Entries with model source code:

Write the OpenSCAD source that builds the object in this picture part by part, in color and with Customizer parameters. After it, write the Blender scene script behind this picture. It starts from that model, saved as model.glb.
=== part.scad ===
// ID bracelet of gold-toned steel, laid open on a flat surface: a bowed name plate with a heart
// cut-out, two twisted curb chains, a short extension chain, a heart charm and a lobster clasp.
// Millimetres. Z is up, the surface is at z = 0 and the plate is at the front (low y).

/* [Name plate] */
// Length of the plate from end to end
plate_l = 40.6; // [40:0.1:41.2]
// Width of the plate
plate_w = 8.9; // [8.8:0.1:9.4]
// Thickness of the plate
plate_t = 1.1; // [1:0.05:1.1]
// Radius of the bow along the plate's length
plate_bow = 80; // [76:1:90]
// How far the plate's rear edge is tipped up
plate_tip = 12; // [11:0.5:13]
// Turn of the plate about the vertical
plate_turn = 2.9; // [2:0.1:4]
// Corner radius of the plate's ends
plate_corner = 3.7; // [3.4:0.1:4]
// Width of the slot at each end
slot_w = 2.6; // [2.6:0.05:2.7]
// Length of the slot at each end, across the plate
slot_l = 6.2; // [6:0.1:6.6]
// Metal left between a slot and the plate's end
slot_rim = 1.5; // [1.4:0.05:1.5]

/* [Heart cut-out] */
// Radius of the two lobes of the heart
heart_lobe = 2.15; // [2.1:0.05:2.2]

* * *

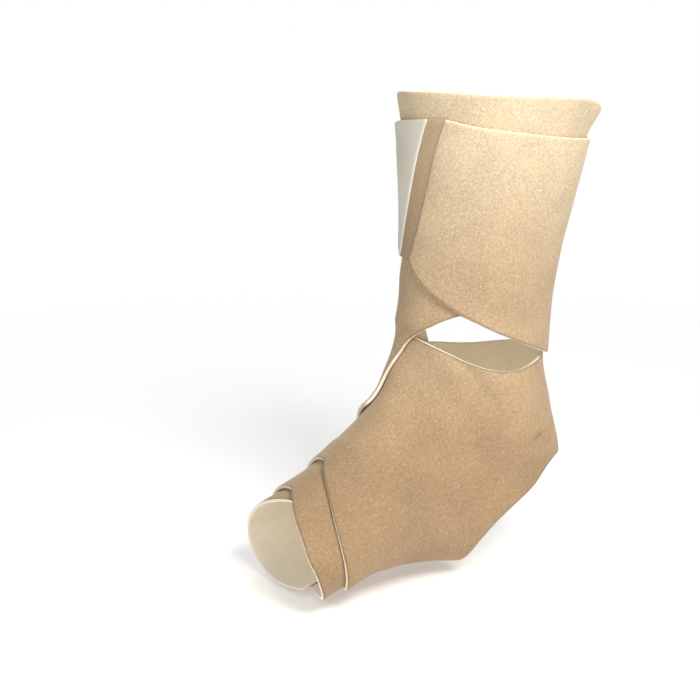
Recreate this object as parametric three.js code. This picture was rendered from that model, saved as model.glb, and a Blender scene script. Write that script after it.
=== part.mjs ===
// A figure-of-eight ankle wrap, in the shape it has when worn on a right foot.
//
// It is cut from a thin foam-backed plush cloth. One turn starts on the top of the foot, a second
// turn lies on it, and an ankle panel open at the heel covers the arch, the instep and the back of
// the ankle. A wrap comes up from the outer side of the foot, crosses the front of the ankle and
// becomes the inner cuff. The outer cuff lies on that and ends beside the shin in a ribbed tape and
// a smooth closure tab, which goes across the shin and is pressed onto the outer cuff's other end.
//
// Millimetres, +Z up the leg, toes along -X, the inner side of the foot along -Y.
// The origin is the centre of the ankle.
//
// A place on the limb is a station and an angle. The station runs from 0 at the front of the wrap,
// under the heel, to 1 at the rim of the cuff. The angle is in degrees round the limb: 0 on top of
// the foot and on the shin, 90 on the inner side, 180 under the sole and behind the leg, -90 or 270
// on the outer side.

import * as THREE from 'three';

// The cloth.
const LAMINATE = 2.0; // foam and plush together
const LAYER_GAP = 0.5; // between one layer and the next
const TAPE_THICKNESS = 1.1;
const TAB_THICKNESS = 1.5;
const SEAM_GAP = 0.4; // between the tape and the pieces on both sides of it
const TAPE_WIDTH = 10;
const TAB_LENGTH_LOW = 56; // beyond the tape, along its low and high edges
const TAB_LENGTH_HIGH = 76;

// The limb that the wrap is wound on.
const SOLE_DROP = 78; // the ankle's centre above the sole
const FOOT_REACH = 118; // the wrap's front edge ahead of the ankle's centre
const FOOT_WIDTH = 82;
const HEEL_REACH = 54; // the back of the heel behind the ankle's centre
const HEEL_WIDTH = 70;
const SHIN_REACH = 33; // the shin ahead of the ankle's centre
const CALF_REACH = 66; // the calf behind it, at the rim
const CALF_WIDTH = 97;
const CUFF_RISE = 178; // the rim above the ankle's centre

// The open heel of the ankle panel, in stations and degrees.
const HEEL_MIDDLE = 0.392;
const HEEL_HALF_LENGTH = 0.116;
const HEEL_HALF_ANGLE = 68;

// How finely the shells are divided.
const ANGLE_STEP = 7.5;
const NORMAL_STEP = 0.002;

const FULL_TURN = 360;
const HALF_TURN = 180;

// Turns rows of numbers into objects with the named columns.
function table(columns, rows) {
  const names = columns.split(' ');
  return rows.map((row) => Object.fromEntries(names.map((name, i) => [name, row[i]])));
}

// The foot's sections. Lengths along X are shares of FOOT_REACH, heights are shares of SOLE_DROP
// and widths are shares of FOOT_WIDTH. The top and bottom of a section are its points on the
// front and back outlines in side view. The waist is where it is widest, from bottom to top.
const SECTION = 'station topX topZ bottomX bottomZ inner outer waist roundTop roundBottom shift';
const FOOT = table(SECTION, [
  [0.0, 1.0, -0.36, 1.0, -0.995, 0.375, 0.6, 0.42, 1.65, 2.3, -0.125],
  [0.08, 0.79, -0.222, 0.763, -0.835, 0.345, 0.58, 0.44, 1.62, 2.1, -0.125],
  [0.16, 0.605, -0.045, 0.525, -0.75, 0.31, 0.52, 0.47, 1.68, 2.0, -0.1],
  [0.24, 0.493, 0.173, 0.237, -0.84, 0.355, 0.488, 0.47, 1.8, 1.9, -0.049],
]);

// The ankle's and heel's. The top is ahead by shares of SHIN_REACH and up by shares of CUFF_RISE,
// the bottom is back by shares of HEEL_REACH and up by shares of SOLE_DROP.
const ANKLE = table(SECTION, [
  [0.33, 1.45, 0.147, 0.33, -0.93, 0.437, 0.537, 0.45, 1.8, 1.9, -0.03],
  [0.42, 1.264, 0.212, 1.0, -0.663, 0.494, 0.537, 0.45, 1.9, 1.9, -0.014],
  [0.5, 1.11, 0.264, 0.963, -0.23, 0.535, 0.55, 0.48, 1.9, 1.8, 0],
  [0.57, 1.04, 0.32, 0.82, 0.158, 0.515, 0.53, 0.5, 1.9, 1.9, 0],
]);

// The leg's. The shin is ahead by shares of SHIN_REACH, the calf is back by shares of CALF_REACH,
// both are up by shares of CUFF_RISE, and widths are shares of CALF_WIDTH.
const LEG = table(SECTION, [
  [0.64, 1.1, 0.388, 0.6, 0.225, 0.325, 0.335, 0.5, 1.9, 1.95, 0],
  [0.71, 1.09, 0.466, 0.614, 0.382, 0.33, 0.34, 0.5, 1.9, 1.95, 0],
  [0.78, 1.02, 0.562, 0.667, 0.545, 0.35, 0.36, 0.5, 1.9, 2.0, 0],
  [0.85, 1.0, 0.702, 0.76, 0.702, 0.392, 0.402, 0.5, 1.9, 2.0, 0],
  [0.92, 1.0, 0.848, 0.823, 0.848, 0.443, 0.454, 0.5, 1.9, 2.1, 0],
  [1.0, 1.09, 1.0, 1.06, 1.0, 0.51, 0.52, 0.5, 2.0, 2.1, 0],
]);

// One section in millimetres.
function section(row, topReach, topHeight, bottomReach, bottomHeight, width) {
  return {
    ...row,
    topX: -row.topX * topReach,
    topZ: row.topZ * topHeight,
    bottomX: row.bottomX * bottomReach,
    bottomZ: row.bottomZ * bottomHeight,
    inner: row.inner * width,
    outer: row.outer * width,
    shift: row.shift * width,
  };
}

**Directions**
In the records, locate each line holding the string "part" and copy it.

**Complete response**
Write the OpenSCAD source that builds the object in this picture part by part, in color and with Customizer parameters. After it, write the Blender scene script behind this picture. It starts from that model, saved as model.glb.
=== part.scad ===
=== part.mjs ===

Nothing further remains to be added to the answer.